Maybe she'll get to serve free Dr. Pepper at the reception too.

It's funny-- I enjoyed being a bridesmaid at my sister's wedding, but like many other women, I would be more likely to pay someone NOT to have to be a bridesmaid at her wedding! (Unless, of course, the happy couple meets through my Money Match personal ads!)

Tuesday, June 17, 2008

Little Things

The last few days have been happy ones, as far as finances go. It's not like anything all that fabulous has happened, just little things to feel good about.
First of all, I finally got around to filing an expense report at work, and was reimbursed for over $1,600. I often lose track of how much I have outstanding for reimbursement, so I never count it towards my net worth at the end of the month. Realizing I hadn't actually spent that money on myself kind of feels like winning the lottery!

Then, there was a little shopping expedition I did with a friend in the suburbs. We went to the local Sports Authority, thinking we'd buy her a pair of swimming goggles and both of us a pair of surf shoes so we wouldn't be skeeved out by swimming in a lake near her house. Lo and behold, the Sports Authority was having a sidewalk sale with big discounts, and one of the items featured was surf shoes, at $6 a pair! I was so happy to check that off my list, I was ready to quit right there but my friend wanted to look at the other tables, one of which turned out to have a pile of my favorite kind of flip flops. I'd been thinking I could use a new pair, but it has always bothered me to pay over $20 for flip flops-- it just seems wrong! But at the Sports Authority that day, it was all right: they were marked down to $11 on the table, and then when I paid for the two pairs I grabbed, the cashier marked them down a further 40%! I love it when things like that happen!!

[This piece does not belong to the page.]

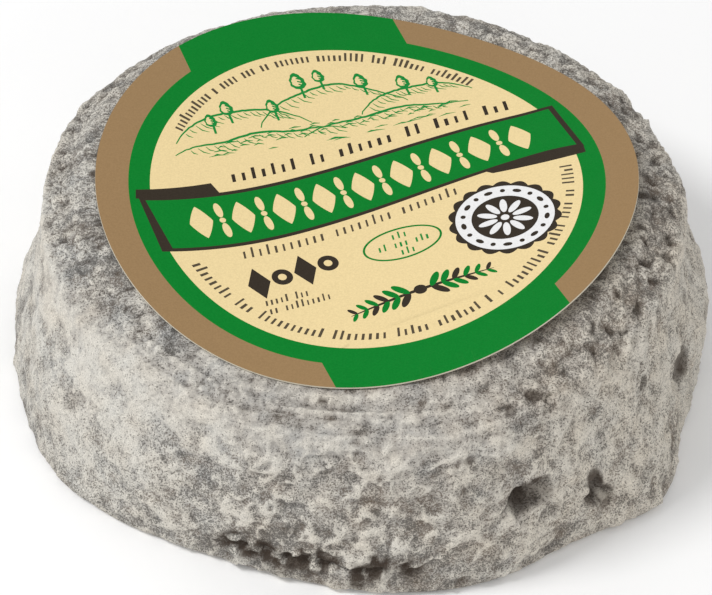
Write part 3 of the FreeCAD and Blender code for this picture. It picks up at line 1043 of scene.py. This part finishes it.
def rind_material():
    material, tree, shader = new_material("rind")
    tone_and_painted_shade, speck = attribute(tree, "tone_and_painted_shade"), attribute(tree, "speck")
    warm, hole_shade_and_fleck = attribute(tree, "warm"), attribute(tree, "hole_shade_and_fleck")
    wisps = add_noise(tree, WISP_SIZE, 4.0, 0.65)
    grains = add_noise(tree, GRAIN_SIZE, 1.0, 0.5)
    flecks = add_noise(tree, FLECK_SIZE, 2.0, 0.6)

    def by_warmth(shades):
        return mix_colour(tree, warm, linear(*shades[0]), linear(*shades[1]))

    def specks(field, start, edge):
        return math_node(tree, "MULTIPLY", math_node(tree, "SUBTRACT", field, start), edge, clamp=True)

    level = math_node(tree, "ADD", tone_and_painted_shade, remap(tree, wisps, 0.3, 0.7, -0.18, 0.18), clamp=True)
    dark, middle, light = by_warmth(RIND_DARK), by_warmth(RIND_MIDDLE), by_warmth(RIND_LIGHT)
    colour = mix_colour(tree, remap(tree, level, 0.0, 0.5), dark, middle)
    colour = mix_colour(tree, remap(tree, level, 0.35, 1.0), colour, light)

    start = math_node(tree, "SUBTRACT", SPECK_START, math_node(tree, "MULTIPLY", speck, SPECK_GAIN))
    dots = specks(grains, start, GRAIN_EDGE)
    spots = specks(flecks, start, FLECK_EDGE)
    dots = math_node(tree, "MAXIMUM", dots, math_node(tree, "MULTIPLY", spots, 0.7))
    stain = remap(tree, add_noise(tree, STAIN_SIZE, 3.0, 0.6), 0.45, 0.65)
    soot = mix_colour(tree, stain, linear(*SOOT[0]), linear(*SOOT[1]))
    colour = mix_colour(tree, math_node(tree, "MULTIPLY", dots, 0.72), colour, soot)
    dust = remap(tree, add_noise(tree, DUST_SIZE, 1.0, 0.5), 0.3, 0.7, 0.0, 0.3)
    colour = mix_colour(tree, dust, colour, linear(*DUST))
    # Painted shade in pits, cracks, creases and hollows, and the real brown fleck
    colour = mix_colour(tree, math_node(tree, "MULTIPLY", hole_shade_and_fleck, 0.92), colour, linear(*HOLE_SHADE_AND_FLECK_BROWN))
    tree.links.new(colour, shader.inputs["Base Color"])
    shader.inputs["Roughness"].default_value = 0.92
    shader.inputs["Specular IOR Level"].default_value = 0.2

    height = math_node(tree, "SUBTRACT", math_node(tree, "MULTIPLY", wisps, 0.6),
                       math_node(tree, "MULTIPLY", dots, 0.3))
    add_bump(tree, shader, height, 0.7, 0.4)
    return material


def ink_material(name, colour):
    """Ink on paper: the plain colour, a little darker and lighter in the grain."""
    material, tree, shader = new_material("print_" + name)
    grain = remap(tree, add_noise(tree, 0.25, 3.0, 0.7), 0.3, 0.7)
    dark = tuple(0.93 * c for c in colour[:3]) + (1.0,)
    light = tuple(min(1.0, 1.05 * c + 0.002) for c in colour[:3]) + (1.0,)
    tree.links.new(mix_colour(tree, grain, dark, light), shader.inputs["Base Color"])
    sheen = remap(tree, add_noise(tree, 3.0, 3.0, 0.6), 0.3, 0.7, 0.5, 0.62)
    tree.links.new(sheen, shader.inputs["Roughness"])
    shader.inputs["Specular IOR Level"].default_value = 0.08
    add_bump(tree, shader, grain, 0.12, 0.1)
    return material


# Display colours of the print, 0 to 255
INKS = {
    "tan": (154, 125, 88),
    "green": (0, 125, 41),
    "leaf": (22, 136, 58),
    "cream": (236, 213, 160),
    "dark": (54, 46, 37),
    "grey": (84, 74, 58),
    "white": (236, 236, 236),
    "paper": (214, 206, 188),
}


# ============================== the studio
FLOOR_HALF = 3.0            # metres
FLOOR_MOTTLE = 0.985        # the camera sees white with faint mottles of this
FLOOR_LIT = 0.93            # what the floor throws back at the object
WORLD_STRENGTH = 0.62
# Lamps: name, place and size in metres, power in watts
LAMPS = (("key", (-0.55, -0.12, 0.72), 0.3, 4.0), ("front", (0.42, -0.88, 0.3), 0.6, 1.5))
LAMP_AIM = (0.0, 0.0, 0.012)


def grey(value):
    return (value, value, value, 1.0)


def make_floor():
    half = FLOOR_HALF
    floor = link_mesh("floor", [(-half, -half, 0.0), (half, -half, 0.0), (half, half, 0.0),
                                (-half, half, 0.0)], [(0, 1, 2, 3)])
    material, tree, shader = new_material("floor")
    seen = tree.nodes.new("ShaderNodeLightPath").outputs["Is Camera Ray"]
    mottle = remap(tree, add_noise(tree, 40.0, 2.0, 0.5), 0.3, 0.7)
    paper = mix_colour(tree, mottle, grey(FLOOR_MOTTLE), grey(1.0))
    tree.links.new(mix_colour(tree, seen, grey(FLOOR_LIT), paper), shader.inputs["Base Color"])
    shader.inputs["Roughness"].default_value = 0.9
    floor.data.materials.append(material)


def add_lamp(name, place, size, power):
    lamp = bpy.data.lights.new(name, "AREA")
    lamp.shape = "DISK"
    lamp.size = size
    lamp.energy = power
    holder = bpy.data.objects.new(name, lamp)
    holder.location = place
    toward = Vector(LAMP_AIM) - Vector(place)
    holder.rotation_euler = toward.to_track_quat("-Z", "Y").to_euler()
    bpy.context.scene.collection.objects.link(holder)


def make_light():
    world = bpy.data.worlds.new("studio")
    world.use_nodes = True
    background = world.node_tree.nodes["Background"]
    background.inputs["Color"].default_value = grey(1.0)
    background.inputs["Strength"].default_value = WORLD_STRENGTH
    bpy.context.scene.world = world
    for name, place, size, power in LAMPS:
        add_lamp(name, place, size, power)


def make_camera(label_middle):
    elevation = math.radians(VIEW_ELEVATION)
    level = Matrix(((1.0, 0.0, 0.0),
                    (0.0, -math.sin(elevation), -math.cos(elevation)),
                    (0.0, math.cos(elevation), -math.sin(elevation))))
    turned = Matrix.Rotation(math.radians(VIEW_ROLL), 3, "Z") @ level
    offset = Vector((VIEW_SHIFT[0], VIEW_SHIFT[1], VIEW_DISTANCE)) * MM
    place = Vector(label_middle) * MM - turned.transposed() @ offset
    flip = Matrix(((1.0, 0.0, 0.0), (0.0, -1.0, 0.0), (0.0, 0.0, -1.0)))
    lens = bpy.data.cameras.new("camera")
    lens.lens = LENS
    lens.sensor_width = SENSOR
    lens.sensor_fit = "HORIZONTAL"
    lens.clip_start = 0.01
    camera = bpy.data.objects.new("camera", lens)
    camera.matrix_world = Matrix.Translation(place) @ (turned.transposed() @ flip).to_4x4()
    bpy.context.scene.collection.objects.link(camera)
    bpy.context.scene.camera = camera


# ============================== assembly
inks = list(INKS)
label, label_middle = make_label(inks)
for ink in inks:
    label.data.materials.append(ink_material(ink, linear(*INKS[ink])))
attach(label, "root")
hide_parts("label")

rind = make_rind()
rind.data.materials.append(rind_material())
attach(rind, "root")
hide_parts("cheese")

make_floor()
make_light()
make_camera(label_middle)
bpy.context.scene.view_settings.view_transform = "Standard"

And I also love it when you can kill two birds with one stone. My recent discovery that I have high cholesterol has had me eating a lot less meat, which has made meals a bit cheaper. It's also inspired me to try to exercise more. In order to make it easier to fit exercise into my day, I've been starting to go to the gym in the morning, instead of after work. This is something I never thought I could do. I am totally not a morning person and the idea of exercising in the morning was just incomprehensible to me. But now that I've been seeing someone who lives in the same country as me, who I can actually spend time with, it's harder to go to the gym in the evenings, and once I started to force myself to go in the morning, I discovered that I actually love it. It's really refreshing to start my day with a nice swim, and if I eat just a yogurt or a granola bar or a banana before I get on the subway, my energy level is fine. So this means I'm not buying breakfast in the deli as much. I stock up on breakfast items to eat at home, and then just buy coffee and make instant oatmeal in the office. I think I might even have lost a teensy bit of weight already but I may just be thinking over-optimistically about that... and that would be a third dead bird, which begins to seem cruel.

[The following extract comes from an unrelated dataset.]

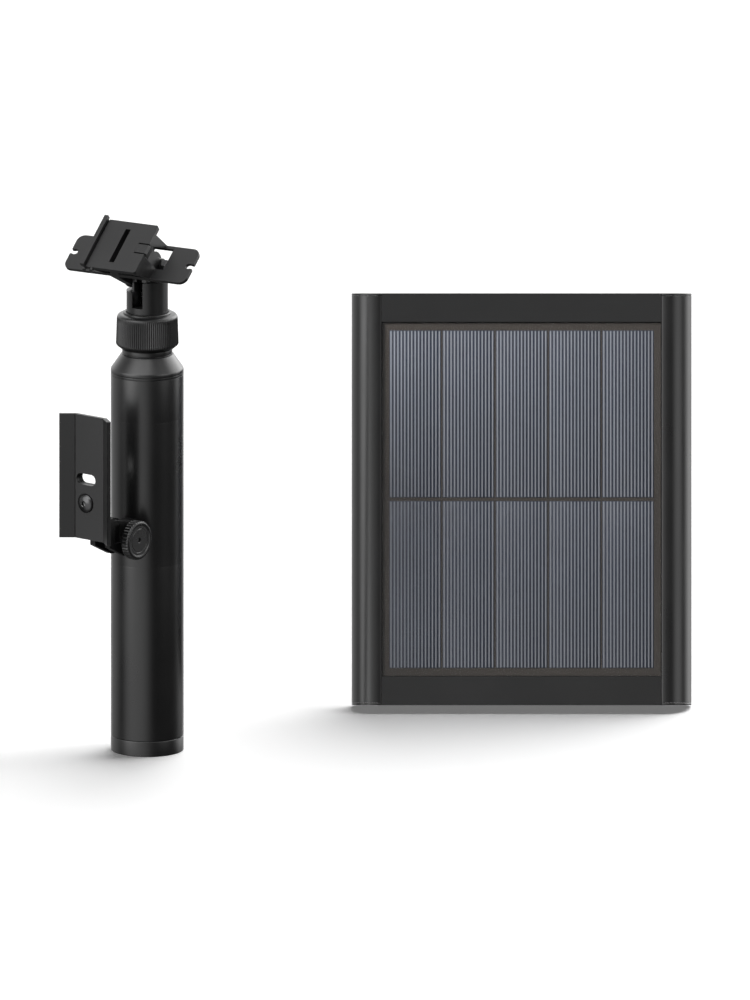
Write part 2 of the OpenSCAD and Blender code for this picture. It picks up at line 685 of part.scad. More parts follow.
module board_components() color("#111111") place_panel() translate([inlet_x, -back_t - 3, inlet_z]) {
    translate([10, -3.2, -8]) cube([7, 3.2, 7]);
    translate([20, -2.2, 2]) cube([5, 2.2, 4]);
    translate([14, -4, 8]) rotate([-90, 0, 0]) cylinder(r = 2.6, h = 4);
}

module cable_inlet() color("#1c1c1d") place_panel() translate([inlet_x, 0, inlet_z]) rotate([-90, 0, 0]) difference() {
    union() {
        translate([0, 0, seat]) cylinder(r = inlet_r + 1.5, h = 1.5);
        translate([0, 0, -back_t]) cylinder(r = inlet_r - seat, h = back_t + inlet_len - 2);
    }
    translate([0, 0, inlet_len - 2 - inlet_len]) cylinder(r = inlet_bore_r, h = inlet_len + 1);
}

module inlet_seal() color("#0f0f10") place_panel() translate([inlet_x, 0, inlet_z]) rotate([-90, 0, 0])
    translate([0, 0, 1.5 + 2 * seat]) tube(inlet_r + 1.2, inlet_r + seat, 2.4);

module back_cover() color("#262627") place_panel() difference() {
    translate([-rail_in - 2 + seat, -back_t, 0]) cube([2 * (rail_in + 2 - seat), back_t, panel_h]);
    translate([inlet_x, -back_t - 1, inlet_z]) rotate([-90, 0, 0]) cylinder(r = inlet_r, h = back_t + 2);
    for (x = [-1, 1], z = [bar_h / 2 - 3, panel_h - bar_h / 2 + 3])
        translate([x * back_screw_inset, -back_t - 1, z]) rotate([-90, 0, 0]) cylinder(r = 1.6, h = back_t + 2);
}

module back_cover_screws() color("#1f1f20") place_panel() for (x = [-1, 1], z = [bar_h / 2 - 3, panel_h - bar_h / 2 + 3])
    translate([x * back_screw_inset, 0, z]) rotate([-90, 0, 0]) {
        translate([0, 0, -8]) cylinder(r = 1.3 - seat, h = 8 + seat);
        translate([0, 0, seat]) cylinder(r = 2.8, h = 1.4);
    }

// Tray on the back that takes the slide plate: it hooks under one edge and the barb clicks into the other
module mount_receiver() color("#242425") place_panel() translate([0, 0, receiver_z]) {
    cavity = slide_w + 2 * receiver_clear;
    difference() {
        union() {
            translate([0, seat, 0]) rotate([-90, 0, 0]) linear_extrude(receiver_depth)
                polygon(rounded(cavity + 2 * receiver_wall, cavity + 2 * receiver_wall, 3));
            translate([-cavity / 2 - receiver_wall, seat, -receiver_hook_h / 2])
                cube([receiver_wall + receiver_lip, receiver_t, receiver_hook_h]);
            for (s = [-1, 1]) translate([0, seat, s * (cavity / 2 + receiver_wall)]) rotate([-90, 0, 0])
                linear_extrude(receiver_foot_t) polygon(rounded(14, 12, 3));
        }
        translate([-cavity / 2, -1, -cavity / 2]) cube([cavity, receiver_depth + 1 + seat, cavity]);
        translate([cavity / 2 - 1, receiver_depth - 2.6, -tab_w / 2 - 0.5]) cube([2, 1.8, tab_w + 1]);
        for (s = [-1, 1]) translate([0, -1, s * (cavity / 2 + receiver_wall + 3)]) rotate([-90, 0, 0])
            cylinder(r = 1.4, h = 40);
    }
}

module receiver_screws() color("#1f1f20") place_panel() for (s = [-1, 1])
    translate([0, receiver_foot_t + 2 * seat, receiver_z + s * (slide_w / 2 + receiver_clear + receiver_wall + 3)])
        rotate([-90, 0, 0]) {
            translate([0, 0, -receiver_foot_t]) cylinder(r = 1.4 - seat, h = receiver_foot_t);
            cylinder(r = 2.5, h = 1.3);
        }

pole_tube();
pole_coupler();
shoulder_cap();
neck_collet();
hinge_block();
hinge_through_bolts();
bolt_saddle_washers();
lock_collar();
neck_fork();
neck_retaining_clip();
detent_spring();
detent_plunger();
head_pivot_bolt();
head_pivot_nut();
head_bracket();
slide_plate();
latch_tab();
camera_plate();
bracket_yoke();
camera_plate_screw();
camera_plate_nut();
hinge_bolt();
hinge_washers();
thumb_knob();
knob_insert();
rail_left();
rail_right();
rail_end_caps();
frame_bar_top();
frame_bar_bottom();
frame_screws();
cover_glass();
cells_upper_row();
cells_lower_row();
cell_board();
glass_seal();
junction_board();
board_components();
cable_inlet();
inlet_seal();
back_cover();
back_cover_screws();
mount_receiver();
receiver_screws();
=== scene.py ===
import bpy
import bmesh
import json
import math
from mathutils import Matrix, Vector


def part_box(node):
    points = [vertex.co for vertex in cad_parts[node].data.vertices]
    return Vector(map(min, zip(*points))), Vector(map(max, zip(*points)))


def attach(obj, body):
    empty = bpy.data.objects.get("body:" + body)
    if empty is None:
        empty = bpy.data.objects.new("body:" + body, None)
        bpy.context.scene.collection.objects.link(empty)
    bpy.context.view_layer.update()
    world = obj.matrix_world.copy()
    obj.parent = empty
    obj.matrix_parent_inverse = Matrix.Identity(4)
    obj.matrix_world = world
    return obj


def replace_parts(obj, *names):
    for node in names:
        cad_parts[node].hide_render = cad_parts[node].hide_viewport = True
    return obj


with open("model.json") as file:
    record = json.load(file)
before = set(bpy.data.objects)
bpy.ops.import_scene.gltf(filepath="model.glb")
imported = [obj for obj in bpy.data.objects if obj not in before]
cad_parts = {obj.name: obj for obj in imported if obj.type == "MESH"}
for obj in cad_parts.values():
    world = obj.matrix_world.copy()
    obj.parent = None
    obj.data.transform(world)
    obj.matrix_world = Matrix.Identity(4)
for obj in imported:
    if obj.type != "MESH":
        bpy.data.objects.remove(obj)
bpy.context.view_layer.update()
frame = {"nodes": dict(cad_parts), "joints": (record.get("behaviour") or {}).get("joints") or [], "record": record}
nodes = frame["nodes"]
joints = {joint["name"]: joint for joint in frame["joints"]}
mounts = {mount["name"]: mount for mount in frame["record"]["mounts"]}
mm = 0.001
upward = Vector((0, 0, 1))
print("frame loaded:", len(nodes), "nodes")


# frames of the tilted head and the leaning panel, taken from the joints and mounts

def axesAt(origin, xDir, yDir, zDir):
    matrix = Matrix((xDir, yDir, zDir)).transposed().to_4x4()
    matrix.translation = origin
    return matrix


def turnedTo(origin, direction, spin=0.0):
    zDir = Vector(direction).normalized()
    xDir = upward.cross(zDir) if abs(zDir.z) < 0.9 else Vector((1, 0, 0)).cross(zDir)
    xDir.normalize()
    return axesAt(Vector(origin), xDir, zDir.cross(xDir), zDir) @ Matrix.Rotation(spin, 4, "Z")


panelSet = {"receiverDepth": 4.2 * mm, "receiverHeight": 118 * mm, "width": 170 * mm, "height": 206 * mm,
            "thickness": 20 * mm}
backDir = Vector(mounts["panel_receiver"]["axis"])
acrossDir = backDir.cross(upward).normalized()
risingDir = acrossDir.cross(backDir)
panelOrigin = (Vector(mounts["panel_receiver"]["pos_m"]) - backDir * panelSet["receiverDepth"]
               - risingDir * panelSet["receiverHeight"])
panelFrame = axesAt(panelOrigin, acrossDir, backDir, risingDir)
neckTurn = math.atan2(joints["head_tilt"]["axis"][1], joints["head_tilt"]["axis"][0])
neckFrame = Matrix.Rotation(neckTurn, 4, "Z")
pivotPoint = Vector(joints["head_tilt"]["pos_m"])
hingePoint = Vector(joints["bracket_fold"]["pos_m"])


# mesh helpers

def link(obj):
    bpy.context.scene.collection.objects.link(obj)
    return obj


def meshFrom(name, points, faces, matrix=None):
    mesh = bpy.data.meshes.new(name)
    if matrix is not None:
        points = [matrix @ Vector(p) for p in points]
    mesh.from_pydata([tuple(p) for p in points], [], faces)
    mesh.validate()
    work = bmesh.new()
    work.from_mesh(mesh)
    bmesh.ops.recalc_face_normals(work, faces=work.faces)
    work.to_mesh(mesh)
    work.free()
    return link(bpy.data.objects.new(name, mesh))


def smoothShade(obj, angle=32):
    obj.data.shade_smooth()
    obj.data.set_sharp_from_angle(angle=math.radians(angle))
    return obj


def bakeModifiers(obj):
    graph = bpy.context.evaluated_depsgraph_get()
    mesh = bpy.data.meshes.new_from_object(obj.evaluated_get(graph))
    obj.modifiers.clear()
    obj.data = mesh
    return obj


def softEdges(obj, width, segments=2, angle=30):
    bevel = obj.modifiers.new("softEdges", "BEVEL")
    bevel.width = width
    bevel.segments = segments
    bevel.limit_method = "ANGLE"
    bevel.angle_limit = math.radians(angle)
    bevel.use_clamp_overlap = True
    return bakeModifiers(obj)


def dress(obj, body, slotName, material, *replaced):
    obj.data.materials.clear()
    obj.data.materials.append(material)
    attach(obj, body)
    if replaced:
        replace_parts(obj, *replaced)
    return obj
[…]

Anyway, don't you love it when the little things in life work out? It makes the big things seem less daunting...

Thursday, June 12, 2008

Charreadas y Dinero


“It’s different than going shopping at Nordstrom’s, going to the movies and being constantly broke, like my friends.”
These are the words of Elizabeth Solis, a college sophomore of Mexican descent, who is quoted in the New York Times discussing her participation in an escaramuza charra team, female precision riders who perform in Mexican rodeos, or charreadas. Not that Elizabeth is necessarily making a lot of money from this pursuit:
The charreadas are mostly home-grown, paid for through the charros’ out-of-the-ring salaries as contractors, welders, night grocery store managers and janitors. The sport does not come cheap: a sombrero alone can cost $200 to $2,500.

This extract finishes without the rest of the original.